# TASK TO COMPLETE:
In the material below, the lines containing the word "caption" are required; copy each of them.

** BEGIN RECORDS FOR PROCESSING **

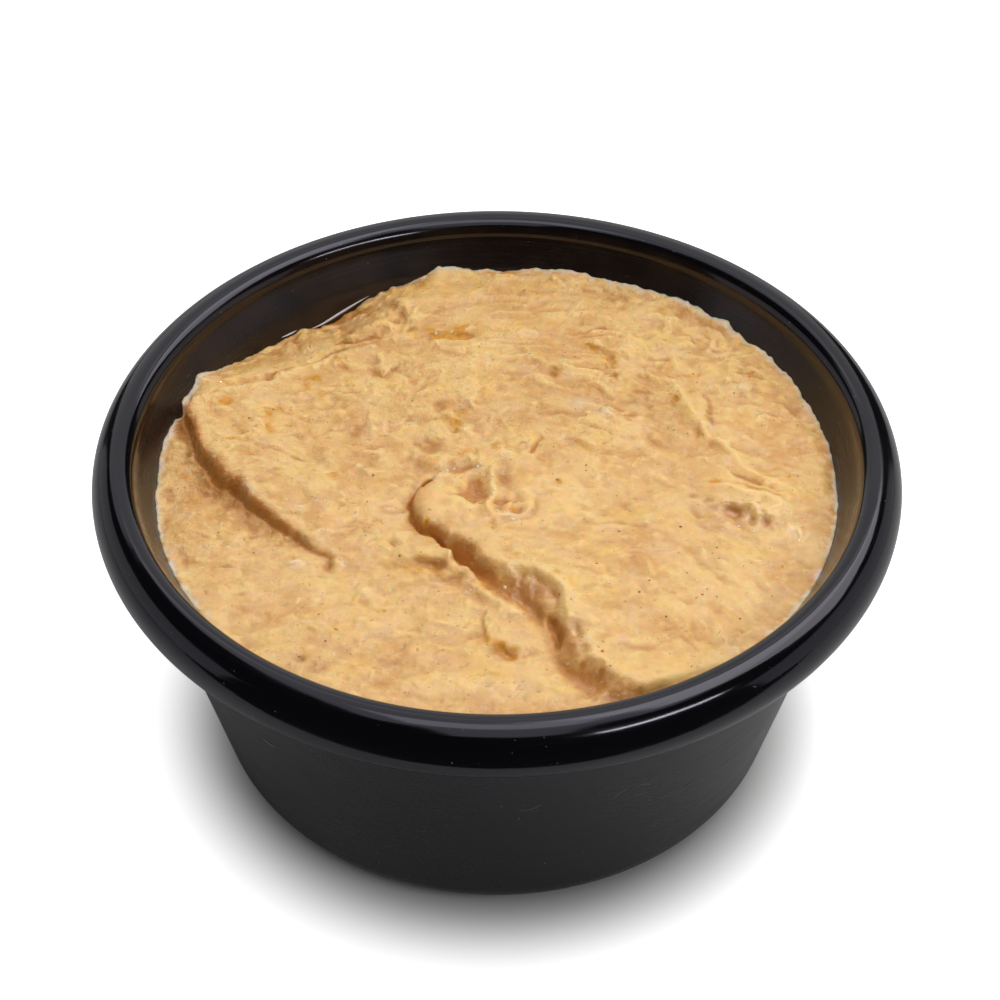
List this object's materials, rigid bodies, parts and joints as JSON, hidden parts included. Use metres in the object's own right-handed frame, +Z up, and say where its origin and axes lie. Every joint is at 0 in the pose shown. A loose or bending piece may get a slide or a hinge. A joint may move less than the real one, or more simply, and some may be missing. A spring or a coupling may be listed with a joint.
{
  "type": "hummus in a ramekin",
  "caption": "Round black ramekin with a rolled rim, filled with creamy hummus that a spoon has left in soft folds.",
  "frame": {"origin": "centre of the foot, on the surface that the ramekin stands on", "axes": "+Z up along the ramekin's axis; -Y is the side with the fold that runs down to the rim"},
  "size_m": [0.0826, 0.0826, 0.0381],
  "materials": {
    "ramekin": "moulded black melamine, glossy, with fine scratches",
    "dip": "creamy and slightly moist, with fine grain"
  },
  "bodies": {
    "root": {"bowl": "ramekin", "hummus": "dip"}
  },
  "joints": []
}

** END RECORDS FOR PROCESSING **
** BEGIN RECORDS FOR PROCESSING **

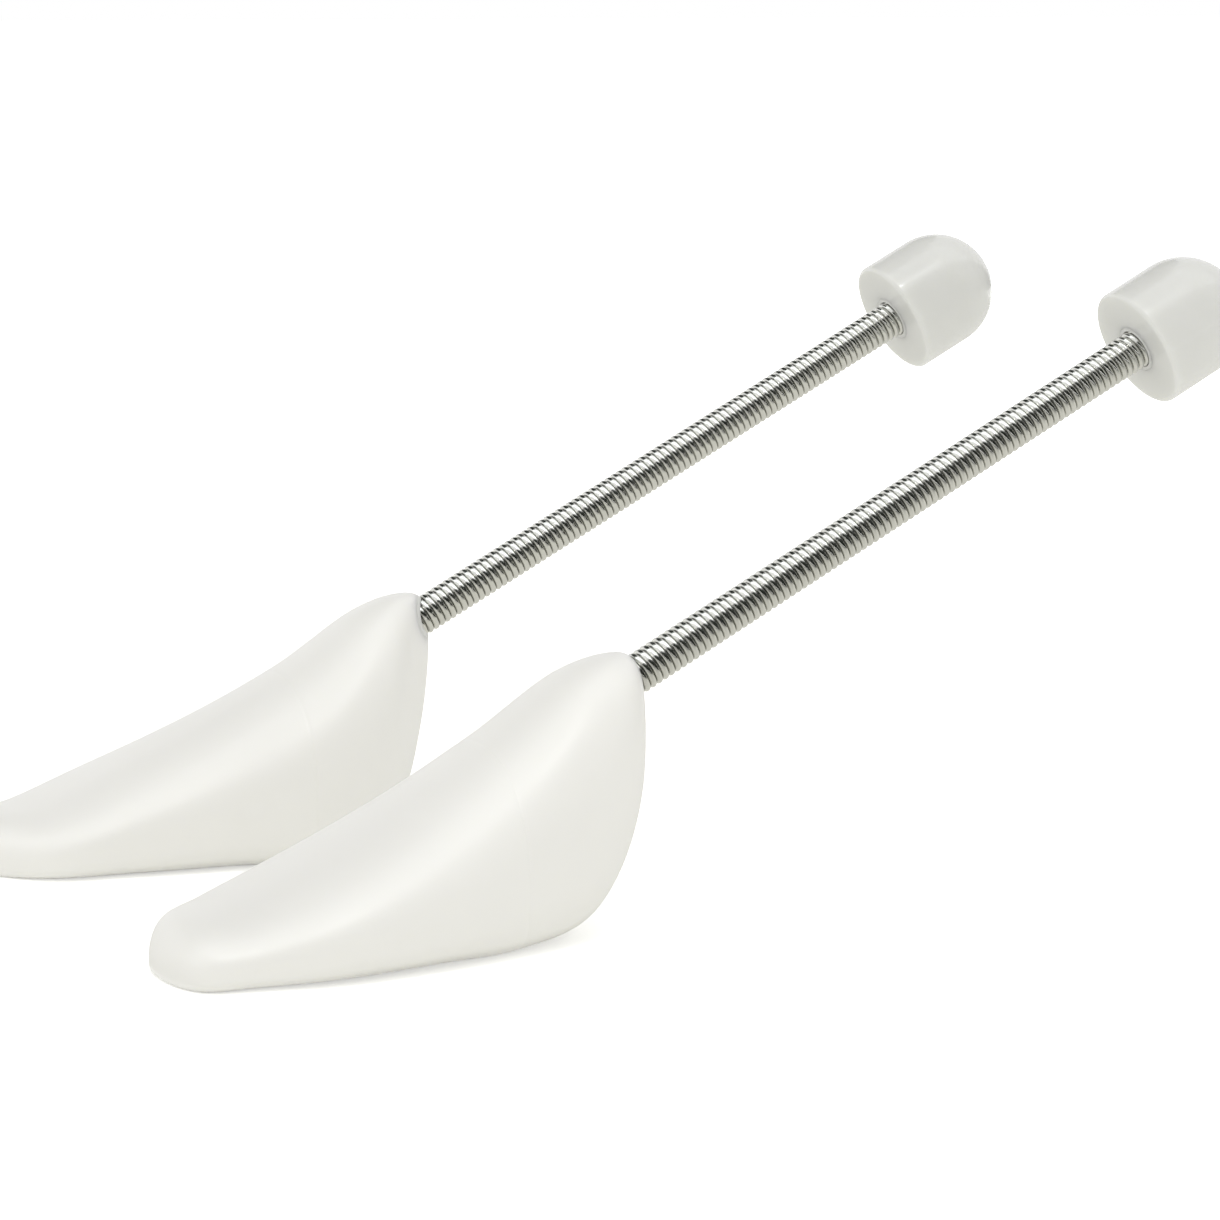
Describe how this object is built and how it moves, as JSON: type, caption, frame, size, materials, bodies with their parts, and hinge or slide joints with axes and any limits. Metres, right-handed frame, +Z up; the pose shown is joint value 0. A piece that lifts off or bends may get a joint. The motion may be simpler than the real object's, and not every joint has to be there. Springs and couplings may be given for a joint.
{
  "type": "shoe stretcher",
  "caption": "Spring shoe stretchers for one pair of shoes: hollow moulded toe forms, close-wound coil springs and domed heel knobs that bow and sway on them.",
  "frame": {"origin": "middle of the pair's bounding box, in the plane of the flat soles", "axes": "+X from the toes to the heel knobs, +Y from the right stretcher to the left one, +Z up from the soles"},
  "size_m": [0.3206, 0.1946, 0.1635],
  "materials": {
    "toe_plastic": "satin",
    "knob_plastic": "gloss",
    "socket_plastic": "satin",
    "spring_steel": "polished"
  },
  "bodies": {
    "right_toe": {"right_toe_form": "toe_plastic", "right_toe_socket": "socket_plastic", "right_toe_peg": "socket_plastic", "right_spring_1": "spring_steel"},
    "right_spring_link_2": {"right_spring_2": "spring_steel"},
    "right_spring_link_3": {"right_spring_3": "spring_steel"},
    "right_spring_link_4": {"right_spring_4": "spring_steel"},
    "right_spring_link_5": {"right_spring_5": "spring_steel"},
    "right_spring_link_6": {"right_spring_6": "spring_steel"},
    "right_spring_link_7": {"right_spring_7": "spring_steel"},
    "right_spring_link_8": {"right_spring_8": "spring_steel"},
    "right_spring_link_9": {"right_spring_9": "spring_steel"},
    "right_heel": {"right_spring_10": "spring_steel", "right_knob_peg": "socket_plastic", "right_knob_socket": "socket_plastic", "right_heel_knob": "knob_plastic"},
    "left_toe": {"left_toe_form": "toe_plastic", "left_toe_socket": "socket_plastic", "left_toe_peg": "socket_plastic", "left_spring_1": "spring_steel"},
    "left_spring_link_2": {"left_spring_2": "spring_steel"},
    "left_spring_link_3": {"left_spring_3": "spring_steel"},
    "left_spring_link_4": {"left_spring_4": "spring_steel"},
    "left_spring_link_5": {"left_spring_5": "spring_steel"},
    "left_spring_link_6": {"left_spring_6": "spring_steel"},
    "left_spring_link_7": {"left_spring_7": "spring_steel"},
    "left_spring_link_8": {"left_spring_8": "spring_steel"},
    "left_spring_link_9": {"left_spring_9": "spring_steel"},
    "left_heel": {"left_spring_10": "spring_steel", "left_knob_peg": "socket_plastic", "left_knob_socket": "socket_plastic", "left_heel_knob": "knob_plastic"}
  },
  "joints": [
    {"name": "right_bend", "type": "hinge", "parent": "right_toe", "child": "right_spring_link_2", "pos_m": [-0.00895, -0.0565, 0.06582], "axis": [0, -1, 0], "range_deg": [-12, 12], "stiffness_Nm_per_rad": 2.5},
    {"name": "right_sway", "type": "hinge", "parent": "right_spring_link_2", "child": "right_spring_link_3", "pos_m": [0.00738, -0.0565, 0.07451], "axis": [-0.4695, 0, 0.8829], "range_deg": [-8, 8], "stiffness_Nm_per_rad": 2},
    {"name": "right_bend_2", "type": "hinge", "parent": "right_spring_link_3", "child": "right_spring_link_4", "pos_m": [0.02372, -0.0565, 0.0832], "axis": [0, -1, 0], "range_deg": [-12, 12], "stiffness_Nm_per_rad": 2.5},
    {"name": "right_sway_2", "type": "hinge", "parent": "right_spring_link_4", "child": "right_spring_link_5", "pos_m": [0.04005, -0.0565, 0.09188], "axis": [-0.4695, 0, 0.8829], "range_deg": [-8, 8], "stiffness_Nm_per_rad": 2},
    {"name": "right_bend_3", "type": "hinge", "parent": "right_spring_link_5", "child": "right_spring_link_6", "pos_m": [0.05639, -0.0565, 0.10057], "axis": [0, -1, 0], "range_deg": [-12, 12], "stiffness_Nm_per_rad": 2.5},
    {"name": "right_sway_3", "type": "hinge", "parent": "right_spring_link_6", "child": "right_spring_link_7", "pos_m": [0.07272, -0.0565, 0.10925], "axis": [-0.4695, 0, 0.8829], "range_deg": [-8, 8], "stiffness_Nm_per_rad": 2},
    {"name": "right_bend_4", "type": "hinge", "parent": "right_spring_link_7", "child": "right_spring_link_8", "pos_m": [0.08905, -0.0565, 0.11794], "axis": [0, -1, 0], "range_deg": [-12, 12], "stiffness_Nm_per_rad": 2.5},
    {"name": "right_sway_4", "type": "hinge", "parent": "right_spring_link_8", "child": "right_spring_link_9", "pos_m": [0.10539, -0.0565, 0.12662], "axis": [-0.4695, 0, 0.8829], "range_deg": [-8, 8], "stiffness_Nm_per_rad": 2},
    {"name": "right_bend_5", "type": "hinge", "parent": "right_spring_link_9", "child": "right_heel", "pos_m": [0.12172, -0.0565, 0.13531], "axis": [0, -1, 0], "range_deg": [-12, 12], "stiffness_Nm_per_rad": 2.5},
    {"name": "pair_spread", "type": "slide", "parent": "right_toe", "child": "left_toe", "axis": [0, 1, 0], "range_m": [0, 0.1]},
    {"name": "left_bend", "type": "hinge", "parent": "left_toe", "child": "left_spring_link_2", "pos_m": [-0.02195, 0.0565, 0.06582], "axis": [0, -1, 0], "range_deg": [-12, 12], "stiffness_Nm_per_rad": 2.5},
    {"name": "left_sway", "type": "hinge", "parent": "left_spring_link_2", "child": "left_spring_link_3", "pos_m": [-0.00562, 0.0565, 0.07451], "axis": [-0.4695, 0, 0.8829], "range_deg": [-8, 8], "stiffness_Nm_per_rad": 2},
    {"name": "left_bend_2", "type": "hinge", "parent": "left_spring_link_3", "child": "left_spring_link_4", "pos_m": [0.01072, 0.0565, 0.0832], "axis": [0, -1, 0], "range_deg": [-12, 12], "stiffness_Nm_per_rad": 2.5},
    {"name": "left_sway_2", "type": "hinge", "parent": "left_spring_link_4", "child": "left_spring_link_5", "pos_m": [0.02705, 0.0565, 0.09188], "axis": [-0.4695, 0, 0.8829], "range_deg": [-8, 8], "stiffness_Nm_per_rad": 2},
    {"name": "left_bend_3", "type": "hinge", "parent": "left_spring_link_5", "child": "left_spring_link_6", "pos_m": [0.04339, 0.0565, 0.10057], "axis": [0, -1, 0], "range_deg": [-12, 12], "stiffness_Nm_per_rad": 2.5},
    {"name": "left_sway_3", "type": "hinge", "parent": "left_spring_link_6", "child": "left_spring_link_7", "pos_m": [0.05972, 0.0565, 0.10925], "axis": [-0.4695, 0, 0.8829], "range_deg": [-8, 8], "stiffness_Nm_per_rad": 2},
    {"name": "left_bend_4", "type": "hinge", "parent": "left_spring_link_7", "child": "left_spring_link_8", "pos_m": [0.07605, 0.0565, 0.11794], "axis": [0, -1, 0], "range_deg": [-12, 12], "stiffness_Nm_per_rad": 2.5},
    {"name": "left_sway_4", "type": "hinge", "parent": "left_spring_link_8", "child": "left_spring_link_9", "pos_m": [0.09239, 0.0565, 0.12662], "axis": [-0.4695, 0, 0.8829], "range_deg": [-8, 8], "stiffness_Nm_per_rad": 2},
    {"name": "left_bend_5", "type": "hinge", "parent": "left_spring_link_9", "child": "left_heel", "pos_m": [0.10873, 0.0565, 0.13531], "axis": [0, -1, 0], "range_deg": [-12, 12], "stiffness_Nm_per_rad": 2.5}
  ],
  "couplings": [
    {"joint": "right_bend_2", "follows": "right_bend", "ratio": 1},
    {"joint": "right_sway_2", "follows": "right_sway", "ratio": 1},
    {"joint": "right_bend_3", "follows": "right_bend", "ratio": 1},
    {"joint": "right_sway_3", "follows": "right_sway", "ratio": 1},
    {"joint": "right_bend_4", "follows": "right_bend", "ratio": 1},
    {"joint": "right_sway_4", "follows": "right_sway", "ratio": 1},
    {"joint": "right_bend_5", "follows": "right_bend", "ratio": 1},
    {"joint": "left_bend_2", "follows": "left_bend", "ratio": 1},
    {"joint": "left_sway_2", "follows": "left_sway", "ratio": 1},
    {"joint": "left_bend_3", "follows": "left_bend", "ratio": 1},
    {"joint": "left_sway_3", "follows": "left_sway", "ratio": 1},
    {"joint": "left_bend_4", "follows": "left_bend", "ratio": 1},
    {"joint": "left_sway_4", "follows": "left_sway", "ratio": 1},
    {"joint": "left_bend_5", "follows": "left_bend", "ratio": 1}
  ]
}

** END RECORDS FOR PROCESSING **
** BEGIN RECORDS FOR PROCESSING **

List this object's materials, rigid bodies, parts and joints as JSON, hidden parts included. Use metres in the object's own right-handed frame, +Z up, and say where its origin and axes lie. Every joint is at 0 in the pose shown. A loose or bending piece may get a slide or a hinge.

** END RECORDS FOR PROCESSING **

# TASK SOLUTION:
  "caption": "Round black ramekin with a rolled rim, filled with creamy hummus that a spoon has left in soft folds.",
Describe how this object is built and how it moves, as JSON: type, caption, frame, size, materials, bodies with their parts, and hinge or slide joints with axes and any limits. Metres, right-handed frame, +Z up; the pose shown is joint value 0. A piece that lifts off or bends may get a joint. The motion may be simpler than the real object's, and not every joint has to be there. Springs and couplings may be given for a joint.
  "caption": "Spring shoe stretchers for one pair of shoes: hollow moulded toe forms, close-wound coil springs and domed heel knobs that bow and sway on them.",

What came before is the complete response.